The Boylston students would have crowned my brother king had he looked just slightly more like them. The elite members of the junior division tried to interest Jonah in Sinatra. They played up that crooner’s illicit pleasure, huddled up together, listening in secret, out of earshot of the faculty. Jonah, after flashing one quick smile at the insouciant bobby-soxer anthems, clucked in disgust. “Who on earth would get something from such a song? You call that a chord progression? I can tell you what this melody’s going to be before it even starts!”
“But what about that voice? Top-drawer, huh?”
“The man must gargle with cough syrup.”
The transgressing suburban choirboys stopped in mid finger snap. One of the older kids snarled. “What’s your problem, buddy? I like the way this makes me feel.”
“The harmonies are cheap and silly.”
“But the band. The arrangements. The rhythm …”
“The arrangements sound like they were written in a fireworks factory. The rhythm? Well, it’s jumpy. I’ll give you that much.”
Thus spake the twelve-year-old, as certain as death. The older boys tried Jonah on Eartha Kitt. “Isn’t she a Negro?” I asked.
“Get out of here. What’s your problem?” They all glared me down, Jonah among them. “You think everyone’s a Negro.”
They tried him on singers even hipper than Sinatra. They tried him on rhythm and blues, hillbilly, wailing ballads. But every crowd-pleaser suffered verdicts just as swift and expedient. Jonah covered his ears in pain. “The drum sets hurt my ears. It’s worse than the cannons that the Pops fires off for the 1812 Overture.”

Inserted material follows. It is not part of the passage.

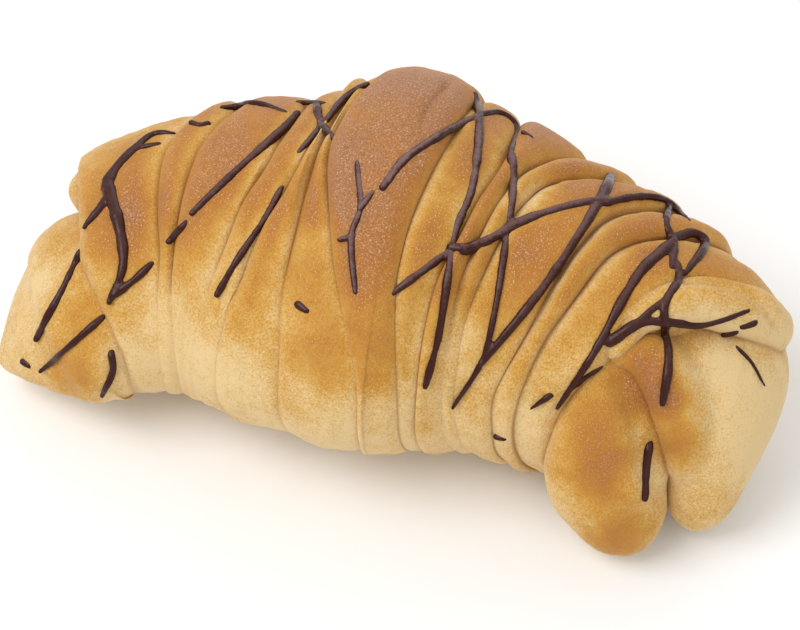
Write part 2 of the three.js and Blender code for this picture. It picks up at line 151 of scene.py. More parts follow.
# The chocolate falls along one slanting direction. Each line is a route over the table, where the
# fall would land if the pastry were not there, with its width at the two ends.
FALL_TURN, FALL_SLOPE = math.radians(14), math.radians(52)
FALL = Vector((
    -math.sin(FALL_TURN) * math.cos(FALL_SLOPE),
    math.cos(FALL_TURN) * math.cos(FALL_SLOPE),
    -math.sin(FALL_SLOPE)))
FALL_START = 300  # how far up the fall a line is let go
BEAD_STEP = 0.4  # distance between the rings of a line
BEAD_AROUND = 12  # mesh steps around a line
BEAD_CAP = np.radians([80, 60, 35])  # the rings of a line's rounded end, from its tip inwards
BEAD_FLOW = 5  # how often a melted line is smoothed
BRIDGE = 1.4  # how far a line reaches over a crease without sagging into it
STIFF = 0.65  # how much a line keeps to the highest skin near it
END_WIDTH, END_TAPER = 0.85, 2  # share of its width that a line has at its ends, and over how far
DRIZZLE = {
    "horn_line_left": [((1.6, 1.8), [(-71, 14), (-72, 3), (-74.5, -10)])],
    "horn_line_middle": [((2, 1.1), [(-62, -1), (-67, -10), (-72, -18)])],
    "horn_line_right": [((1.8, 1.4), [(-58.5, -9), (-57, -14), (-58, -21)])],
    "horn_drop": [((2, 2), [(-76.5, -16.5), (-75, -17)])],
    "left_fork": [
        ((1.4, 3), [(-61, 48), (-65, 47), (-67.5, 42), (-69.5, 36), (-70, 31)]),
        ((1.5, 1.5), [(-68, 41), (-66, 43), (-63, 44.5)]),
        ((2.6, 1.3), [(-70, 32), (-69, 28), (-71.5, 20)]),
        ((3, 1.6), [(-70, 32), (-64, 21), (-61, 12), (-61.5, 3)]),
        ((2, 1.6), [(-61, 5), (-58, 9.5), (-55.5, 14.5)]),
    ],
    "ridge_drop": [((1.9, 1.6), [(-58, 51.5), (-56, 51), (-54.5, 52)])],
    "ridge_line": [((1.9, 1.4), [(-53, 57), (-50, 58.5), (-46, 59.5), (-40, 58.5)])],
    "crown_line": [((2.1, 1.6), [(-37.5, 59), (-39, 54), (-42, 47), (-50.5, 28.5)])],
    "crown_fork": [
        ((1.3, 1.5), [(-38.5, 62), (-35, 62.5), (-33, 62.5)]),
        ((2, 1.6), [(-34.5, 62.5), (-32, 57), (-28.5, 53.5)]),
        ((1.7, 1.6), [(-25.5, 69.5), (-29, 65), (-31, 58), (-34, 48.5)]),
    ],
    "ridge_line_short": [((1.6, 1.5), [(-51, 26), (-53.5, 20.5)])],
    "ridge_line_long": [((1.5, 1.6), [(-35, 39), (-36, 31), (-39, 18), (-40.5, 10)])],
    "front_speck": [((2, 1.6), [(-24.5, 11.5), (-22.5, 10.5)])],
    "dome_line": [
        ((1.6, 1.4), [(-22, 48), (-18.5, 37), (-18.5, 30), (-14.5, 17)]),
        ((1.5, 1.6), [(-17, 41.5), (-18.5, 37)]),
        ((1.2, 1.6), [(-20.5, 28.5), (-18, 30)]),
    ],
    "main_web": [
        ((1.8, 1.9), [(-15.5, 43), (-13, 51), (-7, 60), (-2.5, 65.5)]),
        ((2, 1.5), [(-4, 72.5), (-1.5, 65), (1, 47), (0.5, 36), (3.5, 10), (4, -2)]),
        ((1.4, 1.8), [(-2.5, 66), (2, 68.5), (6, 66), (6.5, 57)]),
        ((2, 1), [(6.5, 58), (8.5, 51), (10.5, 36), (13, 8), (10.5, -6)]),
        ((2.5, 1.6), [(27.5, 58.5), (26, 51), (20, 27), (13, 6)]),
        ((2.3, 2), [(0.5, 32), (4, 32.5), (13, 42), (21, 48), (27, 51)]),
        ((1.5, 1.9), [(-7.5, 18.5), (-4, 24), (1, 32)]),
        ((1.8, 1.3), [(26.5, 50), (34, 54), (40, 54.5), (44.5, 50.5)]),
        ((1.8, 1.8), [(40.5, 53.5), (40, 48.5), (42.5, 44), (43, 38)]),
        ((2.3, 1.5), [(42, 44.5), (46, 47.5), (49, 46), (46, 37)]),
        ((2.6, 1.3), [(42.5, 44.5), (37, 34), (33, 13), (30, -1)]),
        ((2.1, 1.9), [(44, 39), (45, 35), (43.5, 29), (44.5, 24)]),
        ((1.6, 1.2), [(43.5, 30), (39.5, 23.5)]),
        ((2.3, 1.3), [(35.5, 17), (40, 23), (45, 24.5), (52, 25.5), (60, 31)]),
        ((2.2, 1.8), [(44.5, 25), (47.5, 15.5), (49, 5)]),
        ((1.2, 1.3), [(35.5, 11), (33.5, 8), (31.5, 4.5)]),
    ],
    "back_drop": [((1.6, 1.2), [(7.5, 64.5), (9.5, 63.5)])],
    "end_drops": [((1.8, 2), [(60, 27), (62, 28.5)])],
    "end_smear": [((1.4, 1.9), [(57, 24), (59, 25.5)])],
    "end_hairline": [((1.1, 0.7), [(60, 22), (64, 19), (68, 14)])],
    "front_tick": [((1.6, 0.8), [(28, 2), (25, -2.5)])],
    "front_drop": [((1.8, 1.8), [(20.5, -11), (22, -11)])],
    "foot_line": [((2.1, 2), [(49.5, -5), (50.5, -12), (52, -18.5)])],
}

# Soft ridges (height above 0) and wrinkles (below 0) of the dough: height, width and route, laid
# over the table like the drizzle.
WRINKLES = [
    (0.9, 2.6, [(-70, 15), (-72, 1), (-74, -11)]),
    (-0.5, 1.8, [(-73, -13), (-69.5, -15)]),
    (0.5, 1.1, [(-41, 43), (-40.5, 31), (-39, 21), (-37, 6)]),
    (0.4, 1.1, [(-35, 40), (-35, 24), (-34.5, 10)]),
    (0.5, 1.2, [(-33.5, 52), (-32.5, 38), (-30, 19)]),
    (-0.8, 0.9, [(-10, 72.5), (-12, 65.5), (-12, 61)]),
    (1, 2.8, [(34, 11.5), (37, 6), (41, -0.5), (45.5, -10), (49.5, -18)]),
    (-1, 3, [(40.5, 8), (44.5, 1), (49, -7), (53, -15)]),
    (-1.5, 1.4, [(46, 36), (51.6, 37), (58, 36), (62.6, 33.6), (66.6, 29)]),
]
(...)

For someone with miraculous throat muscles, he was a clumsy child. He never felt comfortable piloting a bike, even on wide boulevards. When school forced us onto a softball diamond, I’d stand helplessly in left field, trying to pin grounders without risking my fingers, while Jonah drifted in deep right, watching fly balls plop back to earth around his ankles. He did like to listen to games on the radio; his classmates managed to hook him on that much anyway. He often had a game going while he vocalized. “Helps me hold my line in chorus, when everyone else is bouncing all over the place.” When the National Anthem played, he added
crazy, Stravinsky-style harmonies.
Those easy heirs of culture, charmed boys who’d never even spoken to another race, were willing to reach out to us, so long as the terms of exchange were theirs. We offered our classmates the desperate mainstream hope that everything they most feared—the armies of not-them just down the Orange Line, the separate civilization that sneered at every word out of their mouths—might turn out to be just like them after all, ready to be converted to willing Vienna choirboys, given a good education and half a happy chance. We were singing prodigies, color-blind cultural ambassadors. Heirs of a long past, carriers of the eternal future. Not even teenagers. What could we know?
He refused to glance at football. “Gladiators and lions. Why do people like watching other people get killed?” But he was the biggest killer of all. He loved board games and cards, any chance to vanquish someone. During marathon sessions of Monopoly, he thumbscrewed with a zeal that would have made Carnegie blush. He wouldn’t finish us off, but kept lending us more money, at interest, just for the pleasure of taking more away. He got so good at checkers, no one would play with him. I could always find him in the basement practice rooms, voweling up and down endless chromatic scales while dealing himself hands of Klondike on the top of an upright piano.
There was a girl. The week I arrived, he pointed out Kimberly Monera. “What do you think?” he asked with a scorn so audible that it begged me to add my contempt. She was an anemic girl, frighteningly pale. I’d never seen her like, except for pink-eyed pet mice. “She looks like cake frosting,” I said. I made the crack just cruel enough to please him.